The clear winner: the hiring of new Superintendent Michele Lawrence last spring.
“The most important decision a school board can make is getting an educational leader,” said Terry Doran, a school board member. “In getting Michele Lawrence, we really felt we got someone who had the necessary skills to confront the issues we face.”
“The new superintendent really is bringing to us a clear track record of success,” added Shirley Issel, president of the school board, referring to Lawrence’s ten-year run as superintendent of the Paramount United School District in Los Angeles County.
School board members said Lawrence has been particularly helpful, thus far, in focusing attention on the need to improve the district’s struggling business, data, food services and maintenance systems.
“There were slippages over several years and at some point it gets critical,” said John Selawsky, a school board member, referring to the decline of district systems. “We’ve reached that stage.”
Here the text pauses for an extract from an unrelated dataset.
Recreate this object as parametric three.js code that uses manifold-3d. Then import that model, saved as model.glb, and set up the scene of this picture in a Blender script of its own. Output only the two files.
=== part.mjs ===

Selawsky says Lawrence has helped to clarify the connection between these systems and the day-to-day realities of the classroom. But, he credits Steve Gladstone, who served as interim superintendent before Lawrence took over in July, with laying the groundwork on business and maintenance issues.
Indeed, Selawsky said the board’s January decision to hire an interim superintendent who did more than just tread water was one of the board’s most important moves of the year.
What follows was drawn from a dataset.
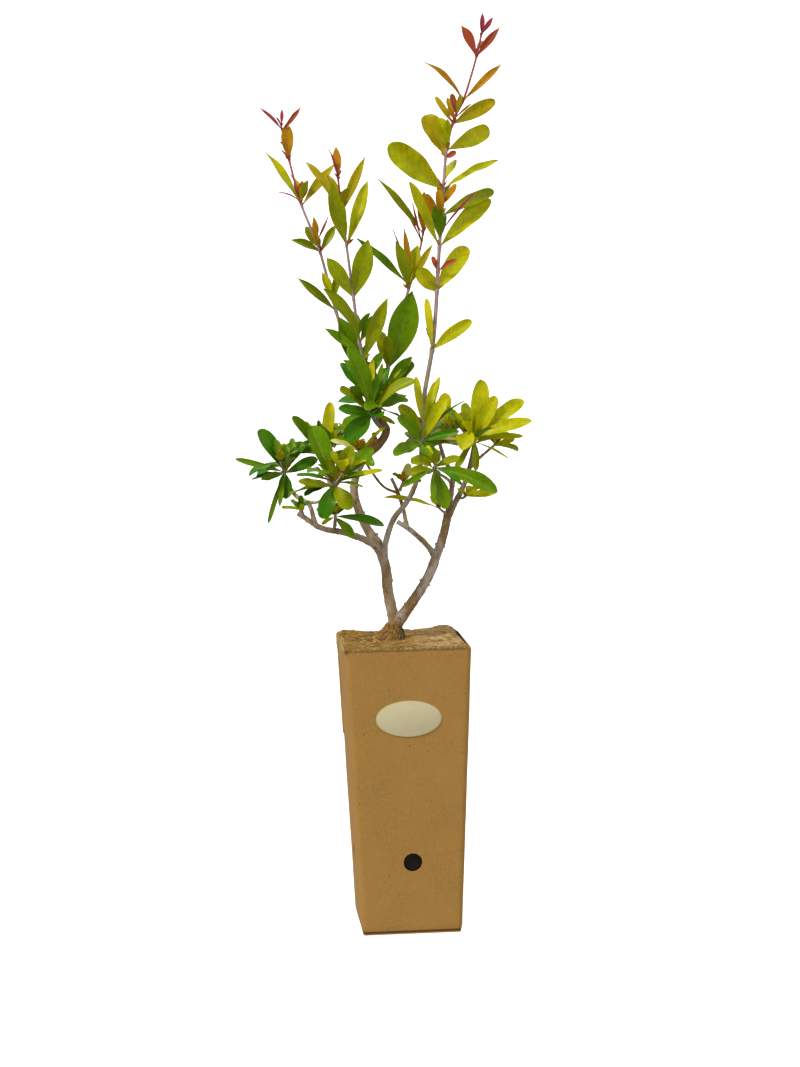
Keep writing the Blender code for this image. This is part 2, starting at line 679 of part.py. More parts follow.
def fuse(stem, leaves, twigs, twig_radius):
    """Fuse leaves and side twigs on a stem in one Boolean union; a leaf that spoils it is left off."""
    loose = collection(stem.name + "_loose")
    for index, twig in enumerate(twigs):
        radii = [twig_radius * MM * share for share in (1.0, 0.85, 0.7)]
        tube("%s_twig_%d" % (stem.name, index), twig, radii, TWIG_SIDES, loose)
    for index, leaf in enumerate(leaves):
        corners, faces = blade(leaf)
        mesh = bpy.data.meshes.new("leaf")
        mesh.from_pydata(corners, [], faces)
        bm = bmesh.new()
        bm.from_mesh(mesh)
        bmesh.ops.triangulate(bm, faces=bm.faces)
        bmesh.ops.recalc_face_normals(bm, faces=bm.faces)
        mesh_object("%s_leaf_%d" % (stem.name, index), bm, loose)
    bare = stem.data.copy()
    for attempt in range(FUSE_ATTEMPTS):
        stem.data = bare.copy()
        add_boolean(stem, loose, "UNION", "MANIFOLD")
        if apply_modifiers(stem):
            break
        for index, part in enumerate(loose.objects):
            part.location.z = NUDGE * math.sin(index + attempt)
    for part in list(loose.objects):
        bpy.data.objects.remove(part, do_unlink=True)
    bpy.data.collections.remove(loose)
    dress(stem, "leaf")


def make_foliage(plant, swollen):
    """Every long shoot and rosette as one solid, each kept to its own space."""
    masses = {**SHOOTS, **ROSETTES}
    stems = {}
    wood = [(name, tree_of(limb)) for name, limb in swollen.items()]
    for name, mass in masses.items():
        path = smooth_path(mass["stem"], TWIG_STEP)
        foot, tip = mass["radius"]
        radii = [(foot + (tip - foot) * share) * MM for share in travelled(path)]
        stem = tube(name, path, radii, TWIG_SIDES, plant)
        stands_clear(stem, swollen)
        wood.append((name, tree_of(stem)))
        stems[name] = (stem, path)
    crown = Crown(wood)
    draws = {name: random.Random(masses[name]["seed"]) for name in stems}
    leaves = {}
    for name, (stem, path) in stems.items():
        leaves[name] = named_leaves(name, path, crown, draws[name])
    for name, (stem, path) in stems.items():
        twigs = []
        if name in SHOOTS:
            leaves[name] += shoot_filling(name, path, crown, draws[name])
        else:
            more, twigs = rosette_filling(name, path, crown, draws[name])
            leaves[name] += more
        fuse(stem, leaves[name], twigs, masses[name]["radius"][1])


def side_at(height):
    """The width of the carton at a height."""
    return CARTON_FOOT + (CARTON_TOP - CARTON_FOOT) * height / CARTON_HEIGHT


def tapered_block(name, low, high, inset, group):
    """A block that follows the carton's taper between two heights, set in from its outside."""
    bm = bmesh.new()
    bmesh.ops.create_cube(bm, size=1.0)
    for vert in bm.verts:
        height = high if vert.co.z > 0 else low
        side = side_at(height) - 2 * inset
        vert.co = Vector((math.copysign(side / 2, vert.co.x), math.copysign(side / 2, vert.co.y), height))
    return mesh_object(name, bm, group)


def tapered_shell(name, low, high, inset, wall, group):
    """An open-topped shell with folded corners that follows the carton's taper."""
    shell = tapered_block(name, low, high, inset, group)
    bm = bmesh.new()
    bm.from_mesh(shell.data)
    bmesh.ops.delete(bm, geom=[face for face in bm.faces if face.normal.z > 0.9], context="FACES")
    bm.to_mesh(shell.data)
    bm.free()
    soften = shell.modifiers.new("folded corners", "BEVEL")
    soften.width = max(CORNER_ROUND - inset, 1.5 * wall)
    soften.segments = 2
    skin = shell.modifiers.new("wall", "SOLIDIFY")
    skin.thickness = wall
    skin.offset = -1.0
    skin.use_even_offset = True
    return shell


def make_carton(plant, cutters):
    """The board sleeve with a hole in each side, and the folded base under it."""
    carton = tapered_shell("carton", BASE_THICK + GAP, CARTON_HEIGHT, 0.0, BOARD, plant)
    for name, turn in (("front_holes", (math.pi / 2, 0, 0)), ("side_holes", (0, math.pi / 2, 0))):
        bpy.ops.mesh.primitive_cylinder_add(vertices=20, radius=HOLE_RADIUS, depth=1.5 * CARTON_TOP,
                                            location=(HOLE_SIDE_STEP, 0, HOLE_HEIGHT), rotation=turn)
        cutter = bpy.context.object
        cutter.name = name
        cutter.hide_render = True
        cutter.display_type = "WIRE"
        for group in list(cutter.users_collection):
            group.objects.unlink(cutter)
        cutters.objects.link(cutter)
        add_boolean(carton, cutter, "DIFFERENCE")
    dress(carton, "board")
    base = tapered_block("carton_base", 0.0, BASE_THICK, 0.0006, plant)
    bevel = base.modifiers.new("soft edge", "BEVEL")
    bevel.width = 0.0006
    bevel.segments = 1
    dress(base, "board")


def make_label(plant):
    """The bare oval label, lying on the sloping front of the carton."""
    bm = bmesh.new()
    bmesh.ops.create_circle(bm, segments=28, radius=1.0, cap_ends=True)
    for vert in bm.verts:
        vert.co.x *= LABEL_WIDE / 2
        vert.co.y *= LABEL_TALL / 2
    label = mesh_object("label", bm, plant)
    across, height = LABEL_PLACE
    slope = math.atan2((CARTON_TOP - CARTON_FOOT) / 2, CARTON_HEIGHT)
    label.location = (across, -side_at(height) / 2 - GAP, height)
    label.rotation_euler = (math.pi / 2 + slope, 0, 0)
    thick = label.modifiers.new("paper", "SOLIDIFY")
    thick.thickness = LABEL_THICK
    thick.offset = 1.0
    dress(label, "label")


def make_filling(plant):
    """The black liner pot inside the carton and the root ball that fills it."""
    inset = BOARD + GAP + LINER_SLACK
    floor = BASE_THICK + GAP + BOARD + LINER_SLACK + GAP
    liner = tapered_shell("liner_pot", floor, CARTON_HEIGHT + LINER_RIM, inset, LINER_WALL, plant)
    dress(liner, "liner")
    root_ball = tapered_block("root_ball", floor + LINER_WALL + GAP, SOIL_LEVEL,
                              inset + LINER_WALL + 2 * GAP, plant)
    dress(root_ball, "soil")


def mat_height(x, y):
    """The height of the mat's top: a hollow at the left, a flat right half and a raised back flap."""
    rough = math.sin(310 * x + 170 * y) + math.sin(260 * y - 190 * x + 1.3)
    height = MAT_TOP + 0.5 * MAT_ROUGH * MM * rough
    for across, back, wide, deep, rise in MAT_SWELLS:
        height += rise * MM * math.exp(-((x / MM - across) / wide) ** 2 - ((y / MM - back) / deep) ** 2)
    return height


def make_coir_mat(plant, cutters, swollen):
    """The coir mat: it fills the pot's mouth, laps the front rim and is drawn up round the stem."""
    inside = side_at(SOIL_LEVEL) - 2 * (BOARD + LINER_WALL + LINER_SLACK + 3 * GAP)
    bm = bmesh.new()
    bmesh.ops.create_grid(bm, x_segments=MAT_CELLS, y_segments=MAT_CELLS, size=inside / 2)
    for vert in bm.verts:
        vert.co.z = mat_height(vert.co.x, vert.co.y)
    walls = bmesh.ops.extrude_face_region(bm, geom=list(bm.faces))
    for vert in [part for part in walls["geom"] if isinstance(part, bmesh.types.BMVert)]:
        vert.co.z = SOIL_LEVEL + GAP
    bmesh.ops.recalc_face_normals(bm, faces=bm.faces)
    mat = mesh_object("coir_mat", bm, plant)

    bm = bmesh.new()
    bmesh.ops.create_cube(bm, size=1.0)
    low = CARTON_HEIGHT + LINER_RIM + GAP
    for vert in bm.verts:
        vert.co.x *= CARTON_TOP - 2 * CORNER_ROUND
        vert.co.y = (vert.co.y + 0.5) * LAP_DEPTH - CARTON_TOP / 2
        vert.co.z = low + (vert.co.z + 0.5) * (MAT_TOP - low)
    lap = mesh_object("front_lap", bm, cutters)

    bpy.ops.mesh.primitive_cone_add(vertices=16, radius1=CONE_RADIUS, radius2=CONE_TIP_RADIUS,
                                    depth=CONE_HEIGHT,
                                    location=(*CONE_PLACE, SOIL_LEVEL + CONE_SINK + CONE_HEIGHT / 2))
    cone = bpy.context.object
    cone.name = "coir_cone"
    for vert in cone.data.vertices:
        if vert.co.z > 0:
            vert.co.x += CONE_LEAN[0]
            vert.co.y += CONE_LEAN[1]
    for part in (lap, cone):
        add_boolean(mat, part, "UNION")
        apply_modifiers(mat)
        bpy.data.objects.remove(part, do_unlink=True)
    for name in ("trunk", "right_stem"):
        add_boolean(mat, swollen[name], "DIFFERENCE")
        apply_modifiers(mat)
    dress(mat, "coir")


def main():
    clear_scene()
    plant = collection("pomegranate_tree")
    cutters = collection("cutters")
    make_carton(plant, cutters)
    make_label(plant)
    make_filling(plant)
    swollen = make_limbs(plant, cutters)
    make_coir_mat(plant, cutters, swollen)
    make_foliage(plant, swollen)


main()
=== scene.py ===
"""Looks of a young pomegranate tree in a tall tapering carton, grown and dressed round its solids."""

import math
import random
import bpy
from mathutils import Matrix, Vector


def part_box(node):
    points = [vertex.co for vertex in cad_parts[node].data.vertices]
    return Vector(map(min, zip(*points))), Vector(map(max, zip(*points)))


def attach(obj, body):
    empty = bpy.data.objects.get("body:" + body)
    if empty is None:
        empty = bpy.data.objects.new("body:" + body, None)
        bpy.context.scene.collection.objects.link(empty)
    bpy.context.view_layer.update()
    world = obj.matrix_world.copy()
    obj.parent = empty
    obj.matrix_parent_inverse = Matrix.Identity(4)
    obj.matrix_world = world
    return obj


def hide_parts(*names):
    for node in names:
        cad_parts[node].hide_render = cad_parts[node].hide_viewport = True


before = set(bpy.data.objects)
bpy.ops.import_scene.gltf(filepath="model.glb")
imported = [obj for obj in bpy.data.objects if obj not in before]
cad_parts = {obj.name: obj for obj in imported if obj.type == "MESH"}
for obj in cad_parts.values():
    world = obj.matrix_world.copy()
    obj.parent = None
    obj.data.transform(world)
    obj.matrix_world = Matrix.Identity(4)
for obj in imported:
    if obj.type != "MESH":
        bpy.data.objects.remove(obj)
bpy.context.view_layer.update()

from types import SimpleNamespace

import bmesh
import bpy
from mathutils import Matrix, Quaternion, Vector, noise
from mathutils.kdtree import KDTree

bl_info = {
    "name": "Pomegranate Tree in a Carton",
    "version": (1, 0, 0),
    "blender": (4, 5, 0),
    "location": "3D View > Sidebar > Pomegranate",
    "description": "Grows the bark, shoots and leaves of a young pomegranate tree and finishes its carton",
    "category": "Add Mesh",
}

MM = 0.001
UP = Vector((0, 0, 1))

# The carton and its filling, in metres
CARTON_TOP = 0.100
CARTON_FOOT = 0.080
CARTON_HEIGHT = 0.230
BOARD = 0.0024
BASE_THICK = 0.0027
CORNER_ROUND = 0.0042
HOLE_RADIUS = 0.0075
HOLE_HEIGHT = 0.0585
HOLE_SIDE_STEP = 0.0010
GAP = 0.3 * MM
LABEL_WIDE = 0.052
LABEL_TALL = 0.029
LABEL_PLACE = (-0.0008, 0.1749)
LINER_WALL = 0.0012
LINER_INSET = BOARD + GAP + 0.0006
SOIL_LEVEL = 0.2220
MAT_TOP = 0.2325
CONE_FOOT = Vector((-0.0148, -0.0080, 0.2240))
CONE_HEIGHT = 0.0190
CONE_RADIUS = 0.0195
CONE_TIP_RADIUS = 0.0058
CONE_LEAN = (0.0070, 0.0075)
CONE_PROUD = 0.8 * MM
MAT_SWELLS = ((-28, 10, 16, 24, -4.5), (36, 42, 12, 8, 2.6), (-42, 34, 12, 14, 2.2))

LAP_FOOT = 0.1495
LAP_PLY = 0.75 * MM
OVER_RIM = 1.4 * MM

# How many loose pieces, and the share of the mat's fibres at its edge
BOARD_FRAYS = 46
COMPOST_CRUMBS = 500
FRINGE_FIBRES = 2000
MOSS_TUFTS = 230
SHARE_AT_EDGE = 0.38
SHARE_AT_LEFT = 0.30

# How fine the meshes are
SLEEVE_ROWS = 90
MAT_CELLS = 110
LIMB_SIDES = 26
STEM_SIDES = 12
STEM_STEP = 1.2 * MM
TWIG_RING = 1.5 * MM
FULL_LEAF = 19 * MM

# How the wood and leaves grow
TWIG_STEP = 0.022
FLARE = 0.0022
FLARE_REACH = 0.0090
COLLAR_SWELL = 0.35
COLLAR_REACH = 2.2
GOLDEN_ANGLE = 137.508
WHORL_LOWEST = -14
WHORL_RISE = 72
WHORL_TAPER = 0.42
SIDE_TWIG = 13
WIDEST = 0.62
POINTED_ABOVE = 650
BLUNT_RATIO = 0.36
POINTED_RATIO = 0.27
TURNS_TRIED = ((0, 0), (12, 0), (-12, 0), (0, 12), (0, -12), (24, 6), (-24, 6), (0, 24))
SAME_POINT = 0.12 * MM
STEM_SKIN = 1.22
STEM_CHANGES = (0.30, 0.74)
NODE_SWELL = 0.28
NODE_REACH = 0.0016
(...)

Ted Schultz, a school board member, said the board’s ongoing efforts to reorganize the faltering business department also deserve top billing.
The board attempted to lend some stability to the department, roiled by the departure of key administrators this year, and hampered by an old data processing system, when it hired a new business chief, Jerry Kurr, in December.
Kurr had served as a business consultant for the district for several months before applying for the full-time position.
“We were just thrilled that we could get a person of this quality so rapidly, and someone who knows the district so well,” said Doran.
Schultz said he hoped the business department will now be in a position to make the transition to a new data processing system that will help with budget decisions. The transition, planned since 2000, has been slowed dramatically by significant turnover in the business department, board members said.
Selawsky and Schultz said the decision to institute the ninth grade Critical Pathways program at Berkeley High School this fall was also a key decision.
The program, which seeks to stem the tide of ninth and 10th grade dropouts, identifies “at-risk” students, monitors their school attendance and provides extra help in reading and math.
Selawsky said the board has not passed final judgment on what may be the most controversial issue it has faced this year: small schools.
The board did decide, in its Dec. 19 meeting, to reject a proposal by the Coalition for Excellence and Equity, a community group, to divide Berkeley High School into a series of small, themed schools in the fall of 2003.
Instead, the board called for greater research into small schools models across the country.
Still, Selawsky said the eventual fate of small schools at Berkeley High is still very much up for debate.
Board Vice President Joaquin Rivera was out of town and unavailable for comment.